TASK DIRECTIONS: Repeat exactly the lines from the start of the material below up to and including the "return ramp(tree, share, [(0.5 + degrees / 180, value)" line.

RECORD LIST:
* * *

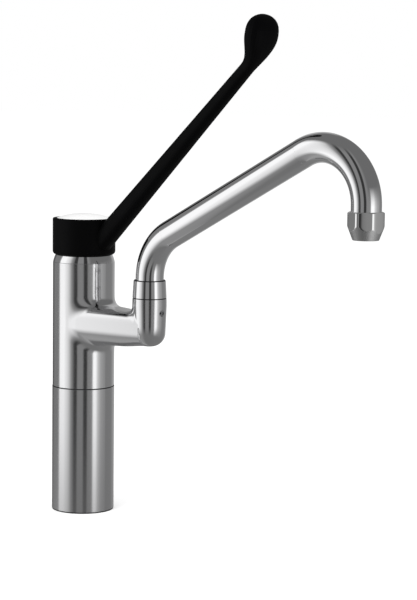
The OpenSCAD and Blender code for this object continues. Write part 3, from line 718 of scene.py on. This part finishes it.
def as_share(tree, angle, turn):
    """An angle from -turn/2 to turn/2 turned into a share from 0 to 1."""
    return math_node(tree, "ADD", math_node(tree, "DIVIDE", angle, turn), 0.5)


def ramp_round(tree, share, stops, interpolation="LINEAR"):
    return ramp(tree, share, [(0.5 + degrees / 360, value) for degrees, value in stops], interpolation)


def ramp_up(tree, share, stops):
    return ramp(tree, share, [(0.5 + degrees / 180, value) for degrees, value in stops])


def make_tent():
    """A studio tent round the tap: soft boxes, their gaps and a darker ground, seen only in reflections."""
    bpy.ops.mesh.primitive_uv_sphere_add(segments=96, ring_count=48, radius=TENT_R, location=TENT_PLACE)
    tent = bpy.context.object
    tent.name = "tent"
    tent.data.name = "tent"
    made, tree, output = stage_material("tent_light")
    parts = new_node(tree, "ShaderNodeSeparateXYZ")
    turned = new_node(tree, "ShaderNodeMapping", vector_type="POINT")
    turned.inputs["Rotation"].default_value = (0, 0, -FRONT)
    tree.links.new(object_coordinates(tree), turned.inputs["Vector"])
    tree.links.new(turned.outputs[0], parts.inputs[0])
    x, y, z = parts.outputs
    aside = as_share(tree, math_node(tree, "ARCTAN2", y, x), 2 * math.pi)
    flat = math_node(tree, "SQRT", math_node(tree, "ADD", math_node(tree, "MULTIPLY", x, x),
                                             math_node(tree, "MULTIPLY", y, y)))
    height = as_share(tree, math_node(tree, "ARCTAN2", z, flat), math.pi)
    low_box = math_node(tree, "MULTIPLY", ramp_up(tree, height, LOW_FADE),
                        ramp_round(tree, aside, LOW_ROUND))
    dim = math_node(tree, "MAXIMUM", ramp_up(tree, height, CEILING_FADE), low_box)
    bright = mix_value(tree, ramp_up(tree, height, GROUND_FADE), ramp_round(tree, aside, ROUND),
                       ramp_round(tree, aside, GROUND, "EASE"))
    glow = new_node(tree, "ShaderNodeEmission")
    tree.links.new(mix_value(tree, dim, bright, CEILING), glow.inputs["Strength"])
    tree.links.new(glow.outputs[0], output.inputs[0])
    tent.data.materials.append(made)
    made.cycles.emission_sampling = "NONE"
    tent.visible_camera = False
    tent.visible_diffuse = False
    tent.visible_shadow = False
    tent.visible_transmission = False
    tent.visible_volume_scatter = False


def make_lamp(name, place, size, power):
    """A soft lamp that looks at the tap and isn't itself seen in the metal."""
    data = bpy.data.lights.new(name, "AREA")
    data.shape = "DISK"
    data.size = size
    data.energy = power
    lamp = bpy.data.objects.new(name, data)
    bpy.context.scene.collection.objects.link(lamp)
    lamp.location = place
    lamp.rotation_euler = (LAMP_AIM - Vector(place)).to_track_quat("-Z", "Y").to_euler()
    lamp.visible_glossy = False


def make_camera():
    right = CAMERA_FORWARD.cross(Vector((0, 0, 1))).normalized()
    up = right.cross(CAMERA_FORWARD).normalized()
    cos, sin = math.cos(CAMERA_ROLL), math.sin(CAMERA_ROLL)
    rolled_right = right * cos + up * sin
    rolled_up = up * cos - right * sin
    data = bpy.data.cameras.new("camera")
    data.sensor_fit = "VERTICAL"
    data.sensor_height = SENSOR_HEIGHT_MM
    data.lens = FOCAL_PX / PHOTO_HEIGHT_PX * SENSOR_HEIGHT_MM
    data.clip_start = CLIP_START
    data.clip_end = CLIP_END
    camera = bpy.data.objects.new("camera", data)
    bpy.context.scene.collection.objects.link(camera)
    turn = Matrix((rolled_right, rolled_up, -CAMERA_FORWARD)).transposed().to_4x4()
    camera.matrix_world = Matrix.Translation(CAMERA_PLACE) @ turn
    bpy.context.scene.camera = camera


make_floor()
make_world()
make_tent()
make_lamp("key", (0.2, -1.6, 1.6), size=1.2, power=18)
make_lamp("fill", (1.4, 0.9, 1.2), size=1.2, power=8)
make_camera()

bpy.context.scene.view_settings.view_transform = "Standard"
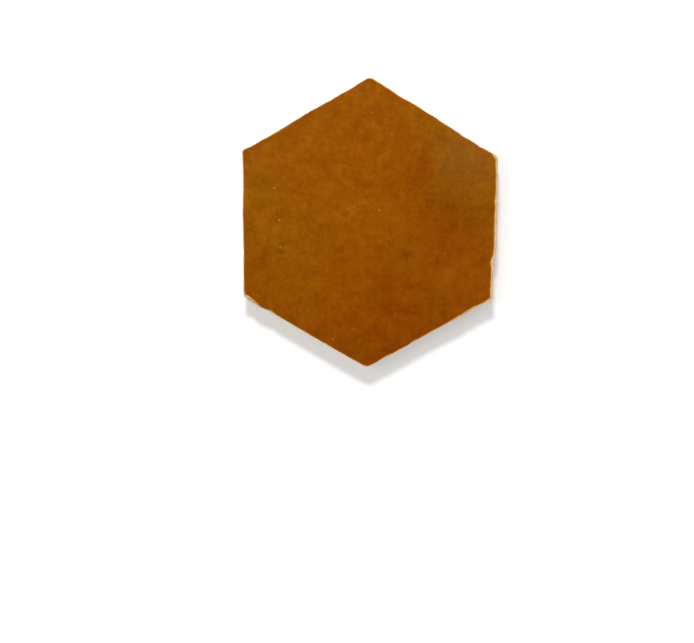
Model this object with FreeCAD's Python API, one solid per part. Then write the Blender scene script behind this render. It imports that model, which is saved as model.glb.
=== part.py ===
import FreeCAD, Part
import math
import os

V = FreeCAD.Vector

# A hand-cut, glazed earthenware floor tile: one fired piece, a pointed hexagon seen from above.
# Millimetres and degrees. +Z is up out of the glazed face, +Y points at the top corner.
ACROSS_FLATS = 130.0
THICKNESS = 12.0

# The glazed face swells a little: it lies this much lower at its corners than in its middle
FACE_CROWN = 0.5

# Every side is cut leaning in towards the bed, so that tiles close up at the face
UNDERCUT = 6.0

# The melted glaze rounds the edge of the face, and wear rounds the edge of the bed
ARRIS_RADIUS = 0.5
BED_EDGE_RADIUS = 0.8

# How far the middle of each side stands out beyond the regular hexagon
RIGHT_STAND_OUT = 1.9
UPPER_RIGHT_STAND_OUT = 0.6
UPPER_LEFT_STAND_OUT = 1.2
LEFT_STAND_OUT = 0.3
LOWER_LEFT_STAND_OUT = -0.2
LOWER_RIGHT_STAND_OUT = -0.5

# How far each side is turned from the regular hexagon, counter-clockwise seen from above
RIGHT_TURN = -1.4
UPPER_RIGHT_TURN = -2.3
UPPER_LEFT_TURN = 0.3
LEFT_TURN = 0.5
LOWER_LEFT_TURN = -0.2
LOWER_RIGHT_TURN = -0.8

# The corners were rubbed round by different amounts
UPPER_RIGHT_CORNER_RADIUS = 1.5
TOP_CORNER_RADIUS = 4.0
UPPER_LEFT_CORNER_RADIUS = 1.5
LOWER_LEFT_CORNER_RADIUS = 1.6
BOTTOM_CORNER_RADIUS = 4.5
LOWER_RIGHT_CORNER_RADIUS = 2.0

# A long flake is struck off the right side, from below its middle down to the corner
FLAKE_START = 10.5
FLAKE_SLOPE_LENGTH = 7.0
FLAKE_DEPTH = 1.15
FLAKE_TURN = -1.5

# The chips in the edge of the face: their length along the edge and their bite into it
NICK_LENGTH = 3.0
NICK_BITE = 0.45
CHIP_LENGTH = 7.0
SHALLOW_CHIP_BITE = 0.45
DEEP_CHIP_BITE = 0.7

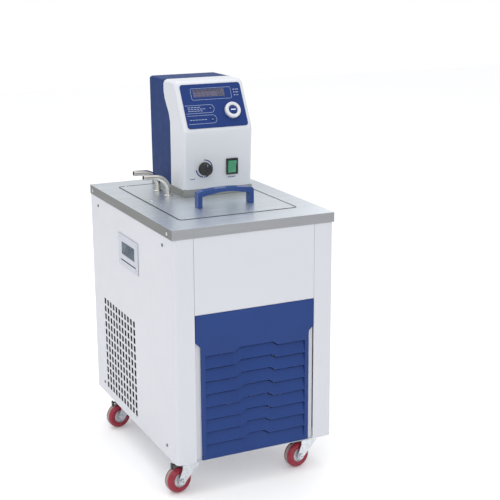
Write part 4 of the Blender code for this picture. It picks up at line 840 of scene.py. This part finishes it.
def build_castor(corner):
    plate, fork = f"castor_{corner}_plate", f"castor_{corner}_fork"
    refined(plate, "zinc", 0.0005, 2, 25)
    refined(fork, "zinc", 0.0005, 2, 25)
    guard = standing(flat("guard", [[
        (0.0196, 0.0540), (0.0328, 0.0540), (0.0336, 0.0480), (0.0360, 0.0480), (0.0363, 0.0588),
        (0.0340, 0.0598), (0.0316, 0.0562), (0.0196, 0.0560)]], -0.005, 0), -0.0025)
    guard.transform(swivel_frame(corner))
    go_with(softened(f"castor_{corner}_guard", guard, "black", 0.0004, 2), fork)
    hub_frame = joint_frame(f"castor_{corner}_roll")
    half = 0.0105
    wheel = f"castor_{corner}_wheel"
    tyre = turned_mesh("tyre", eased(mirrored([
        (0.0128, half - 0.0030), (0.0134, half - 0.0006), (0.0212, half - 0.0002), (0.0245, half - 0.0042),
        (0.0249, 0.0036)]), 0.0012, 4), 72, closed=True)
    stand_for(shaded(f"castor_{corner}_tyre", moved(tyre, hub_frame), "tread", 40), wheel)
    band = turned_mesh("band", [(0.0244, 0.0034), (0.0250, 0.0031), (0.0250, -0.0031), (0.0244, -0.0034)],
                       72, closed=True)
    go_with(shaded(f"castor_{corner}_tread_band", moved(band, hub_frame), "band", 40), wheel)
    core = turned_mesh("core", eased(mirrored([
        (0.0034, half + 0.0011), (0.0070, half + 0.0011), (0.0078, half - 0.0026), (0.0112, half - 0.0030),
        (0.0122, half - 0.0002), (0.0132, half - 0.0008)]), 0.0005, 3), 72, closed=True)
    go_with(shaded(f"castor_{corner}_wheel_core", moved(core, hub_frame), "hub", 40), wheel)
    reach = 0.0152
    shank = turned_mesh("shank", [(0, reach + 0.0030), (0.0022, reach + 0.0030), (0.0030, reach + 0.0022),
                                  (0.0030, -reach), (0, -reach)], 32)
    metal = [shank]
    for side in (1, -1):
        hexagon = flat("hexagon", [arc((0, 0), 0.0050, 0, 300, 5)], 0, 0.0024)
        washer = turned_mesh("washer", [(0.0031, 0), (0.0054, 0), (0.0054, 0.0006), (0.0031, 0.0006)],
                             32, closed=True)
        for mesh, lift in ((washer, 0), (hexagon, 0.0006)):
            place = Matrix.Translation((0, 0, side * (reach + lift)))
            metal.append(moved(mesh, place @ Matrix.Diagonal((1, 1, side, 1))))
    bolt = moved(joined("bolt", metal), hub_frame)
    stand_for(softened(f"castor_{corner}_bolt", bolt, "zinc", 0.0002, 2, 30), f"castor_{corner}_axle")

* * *

ANSWER:
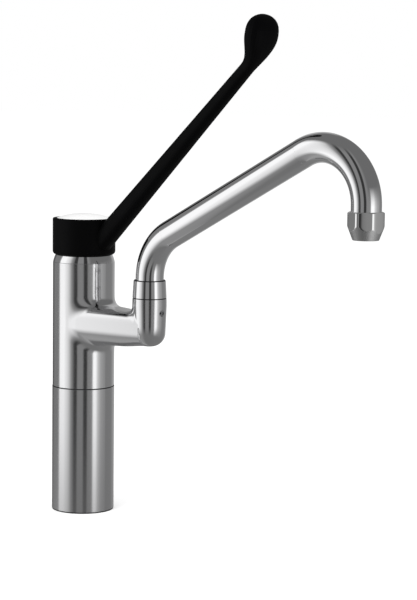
The OpenSCAD and Blender code for this object continues. Write part 3, from line 718 of scene.py on. This part finishes it.
def as_share(tree, angle, turn):
    """An angle from -turn/2 to turn/2 turned into a share from 0 to 1."""
    return math_node(tree, "ADD", math_node(tree, "DIVIDE", angle, turn), 0.5)


def ramp_round(tree, share, stops, interpolation="LINEAR"):
    return ramp(tree, share, [(0.5 + degrees / 360, value) for degrees, value in stops], interpolation)


def ramp_up(tree, share, stops):
    return ramp(tree, share, [(0.5 + degrees / 180, value) for degrees, value in stops])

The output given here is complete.